If you want that we can just dial up and down the polynomial degree argument in polyfit…:

Note small edits to the code here! We now return a convenience object from the function, which allows us to pass in new xvalues

def give_me_a_line_like_excel(x,y):
    coefs = np.polyfit(x,y,deg=8)
    p_obj = np.poly1d(coefs) #this is a convenience class
    return p_obj
    
p_obj = give_me_a_line_like_excel(x,y)
x_line = np.linspace(min(x), max(x), 100) #make new xvalues 
y_line = p_obj(x_line)

plt.plot(x,y,'o')  
plt.plot(x_line,y_line, 'r--')

line with polyfit

So what’s going on here?

We are now still predicting what the corresponding $y$ should be for a given $x$, but instead of doing this with the simple:

\[y = wx + b\]

We are now augmenting our $x$’s by raising them to powers from 0 - to our polynomial degree, and using seperate fitted coefcients for each of these $x$’s.

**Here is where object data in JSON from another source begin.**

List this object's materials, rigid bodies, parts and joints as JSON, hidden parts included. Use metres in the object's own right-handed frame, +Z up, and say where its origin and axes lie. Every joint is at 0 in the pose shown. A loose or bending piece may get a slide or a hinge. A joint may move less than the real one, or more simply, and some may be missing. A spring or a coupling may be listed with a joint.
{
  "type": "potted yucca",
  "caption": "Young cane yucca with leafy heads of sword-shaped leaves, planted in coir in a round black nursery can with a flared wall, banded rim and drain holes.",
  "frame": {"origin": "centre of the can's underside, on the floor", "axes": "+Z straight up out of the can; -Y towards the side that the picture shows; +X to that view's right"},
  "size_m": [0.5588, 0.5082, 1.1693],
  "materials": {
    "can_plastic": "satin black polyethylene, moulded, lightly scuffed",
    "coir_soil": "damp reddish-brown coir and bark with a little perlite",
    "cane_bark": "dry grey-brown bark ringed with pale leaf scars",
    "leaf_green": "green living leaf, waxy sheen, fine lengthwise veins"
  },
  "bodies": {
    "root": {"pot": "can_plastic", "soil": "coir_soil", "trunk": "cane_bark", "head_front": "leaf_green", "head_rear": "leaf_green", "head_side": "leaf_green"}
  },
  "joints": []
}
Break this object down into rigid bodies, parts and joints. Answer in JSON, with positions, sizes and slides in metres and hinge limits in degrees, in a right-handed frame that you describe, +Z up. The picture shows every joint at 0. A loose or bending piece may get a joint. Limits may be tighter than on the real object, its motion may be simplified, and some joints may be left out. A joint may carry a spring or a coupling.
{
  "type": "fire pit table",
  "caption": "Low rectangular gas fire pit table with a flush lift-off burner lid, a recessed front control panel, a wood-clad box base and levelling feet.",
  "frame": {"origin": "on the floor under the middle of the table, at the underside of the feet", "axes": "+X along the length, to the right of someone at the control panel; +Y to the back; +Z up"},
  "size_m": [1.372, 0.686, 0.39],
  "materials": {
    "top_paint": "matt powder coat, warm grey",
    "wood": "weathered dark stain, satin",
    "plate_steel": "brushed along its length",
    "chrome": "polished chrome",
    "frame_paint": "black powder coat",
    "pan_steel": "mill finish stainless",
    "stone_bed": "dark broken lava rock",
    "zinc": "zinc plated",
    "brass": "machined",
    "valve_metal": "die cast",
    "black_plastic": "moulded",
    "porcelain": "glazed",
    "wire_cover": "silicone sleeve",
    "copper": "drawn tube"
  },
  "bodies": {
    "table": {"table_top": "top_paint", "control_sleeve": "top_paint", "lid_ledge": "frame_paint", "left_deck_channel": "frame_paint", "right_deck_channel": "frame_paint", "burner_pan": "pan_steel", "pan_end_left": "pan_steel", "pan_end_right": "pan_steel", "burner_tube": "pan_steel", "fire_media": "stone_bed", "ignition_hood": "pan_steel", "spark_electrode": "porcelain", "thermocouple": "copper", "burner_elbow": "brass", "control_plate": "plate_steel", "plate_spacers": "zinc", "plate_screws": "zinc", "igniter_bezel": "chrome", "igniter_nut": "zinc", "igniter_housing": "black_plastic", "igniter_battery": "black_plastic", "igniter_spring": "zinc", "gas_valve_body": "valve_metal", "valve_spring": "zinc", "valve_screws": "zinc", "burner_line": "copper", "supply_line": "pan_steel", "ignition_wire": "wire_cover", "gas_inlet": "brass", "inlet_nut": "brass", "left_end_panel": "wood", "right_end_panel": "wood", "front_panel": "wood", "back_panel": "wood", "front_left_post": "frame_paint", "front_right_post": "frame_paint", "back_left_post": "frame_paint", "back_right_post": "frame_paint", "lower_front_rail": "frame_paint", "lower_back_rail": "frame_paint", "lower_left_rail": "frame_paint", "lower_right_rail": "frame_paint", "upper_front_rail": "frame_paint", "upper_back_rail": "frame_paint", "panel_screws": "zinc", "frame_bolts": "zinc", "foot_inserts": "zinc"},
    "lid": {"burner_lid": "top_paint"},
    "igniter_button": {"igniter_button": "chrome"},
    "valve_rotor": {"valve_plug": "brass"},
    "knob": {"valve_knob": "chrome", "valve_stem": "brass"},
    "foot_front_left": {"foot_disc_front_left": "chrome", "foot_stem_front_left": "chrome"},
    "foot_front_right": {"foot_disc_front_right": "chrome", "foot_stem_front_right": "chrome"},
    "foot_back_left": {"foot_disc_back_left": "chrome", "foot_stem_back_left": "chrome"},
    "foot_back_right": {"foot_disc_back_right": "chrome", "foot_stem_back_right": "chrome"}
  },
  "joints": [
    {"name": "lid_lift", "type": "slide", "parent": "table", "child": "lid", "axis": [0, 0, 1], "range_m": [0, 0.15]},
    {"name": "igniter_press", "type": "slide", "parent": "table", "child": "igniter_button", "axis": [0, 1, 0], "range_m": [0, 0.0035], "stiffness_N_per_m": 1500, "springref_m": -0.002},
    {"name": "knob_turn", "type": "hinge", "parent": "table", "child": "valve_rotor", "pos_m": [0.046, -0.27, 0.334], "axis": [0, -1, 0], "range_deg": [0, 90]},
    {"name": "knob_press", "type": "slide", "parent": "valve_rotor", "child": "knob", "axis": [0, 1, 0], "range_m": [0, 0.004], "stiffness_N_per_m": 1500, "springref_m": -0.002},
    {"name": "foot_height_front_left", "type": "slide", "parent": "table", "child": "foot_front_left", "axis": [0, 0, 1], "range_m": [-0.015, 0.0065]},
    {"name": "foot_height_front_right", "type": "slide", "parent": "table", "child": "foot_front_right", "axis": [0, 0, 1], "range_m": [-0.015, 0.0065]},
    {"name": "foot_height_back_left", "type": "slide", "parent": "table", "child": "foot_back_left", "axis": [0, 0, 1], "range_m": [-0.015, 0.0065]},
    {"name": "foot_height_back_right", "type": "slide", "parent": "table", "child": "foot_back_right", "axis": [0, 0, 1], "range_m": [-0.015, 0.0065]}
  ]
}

\[y = w_0x^0 + w_1x^1 + w_2x^2 + ... + w_{p-1}x^{p-1}+ w_{p}x^{p}\]

This can be better expressed using a summation sign:

\[y = \sum_{i = 0}^{p} w_ix^i\]

Note, that we will not have to explicitly add a $b$ for our interecept, this is inbuilt in the expression as $x^0 = 1$, and therefore $w_0 = b$.

What we have actually done is to construct what is a called a Vandermonde matrix $\mathbf{X}^{N\times P}$ from a $N$ dimensional vector, $\mathbf{x}$. In a Vandermonde matrix, each column is the orginal $\mathbf{x}$, raised element-wise to a power, up to the $p^{th}$ degree of the polynomial that we want to fit.

\[\mathbf{V} = \begin{bmatrix} x_1^0 & x_1 & x_1^2 & x_1^3 &\cdots & x_1^p \\ x_2^0 & x_2 & x_2^2 & x_2^3 &\cdots & x_2^p \\ \vdots&\vdots&\vdots&\vdots& \ddots & \vdots \\ x_N^0 & x_N & x_N^2 & x_N^3 &\cdots & x_N^p \end{bmatrix}\]

Therefore, in matrix notation (like the least squares solution above), the equation that we are using to find a predicted $y$ from an $x$ value is:

\[\mathbf{y} = \mathbf{X}\mathbf{\beta}\]

Where:
$\mathbf{y}$ is the original vector of target $y$ values
$\mathbf{X}$ is a Vandermonde matrix constructed from the original $\mathbf{x}$
$\mathbf{\beta}$ is our vector of weights, or coefficients

Don’t worry if you’ve not done/forgotten what happens when a vector and matrix meet. Above is just a concise way of writing $ \sum_{i}^{n}y_i = \sum_{i}^{n}w_0x_i^0 + w_1x_i^1 + … + + w_{p}x_i^{p}$. So we are just looping through all of the datapoints in the $\mathbf{y}$ and original $\mathbf{x}$ vectors.

Okay, well know we know this, we don’t need np.polyfit!

  • note the pretty cool use of a closure, to replicate the np.poly1d() call functionality
def give_me_a_line_like_excel_without_polyfit(x,y, deg = 8):
    
    deg += 1 # just to replicate np.polyfits deg argument
    
    # construct a matrix of polynomials
    X = np.vander(x, deg)
    
    # now plugin our least squares "solution"
    XX   = np.linalg.inv(np.dot(X.T, X))
    Xt_y = np.dot(X.T, y.T)
    beta = np.dot(XX, Xt_y)

    # make a python closure to replicate the behaviour of np.poly1d
    def my_p_obj(new_x):
        # first we make our X matrix
        X = np.vander(new_x, deg)
        
        # now loop through our coffecients to get new_y vector
        line_best_fit = np.zeros(new_x.shape)
        for col_i,weight in enumerate(beta[:-1]): 
            line_best_fit += weight*X[:,col_i]
        line_best_fit += beta[-1]
        
        return line_best_fit 
    
    # return our closure function
    return my_p_obj


my_p_obj = give_me_a_line_like_excel_without_polyfit(x,y)

x_line = np.linspace(min(x), max(x), 100)
y_line = my_p_obj(x_line)

plt.plot(x,y, 'o')
plt.plot(x_line,y_line, 'r--')

line with polyfit

p.s. It’s probably worth noting that in practice, people don’t actually invert $X^TX$ so directly. Instead, you should use things like np.linalg.lstsq().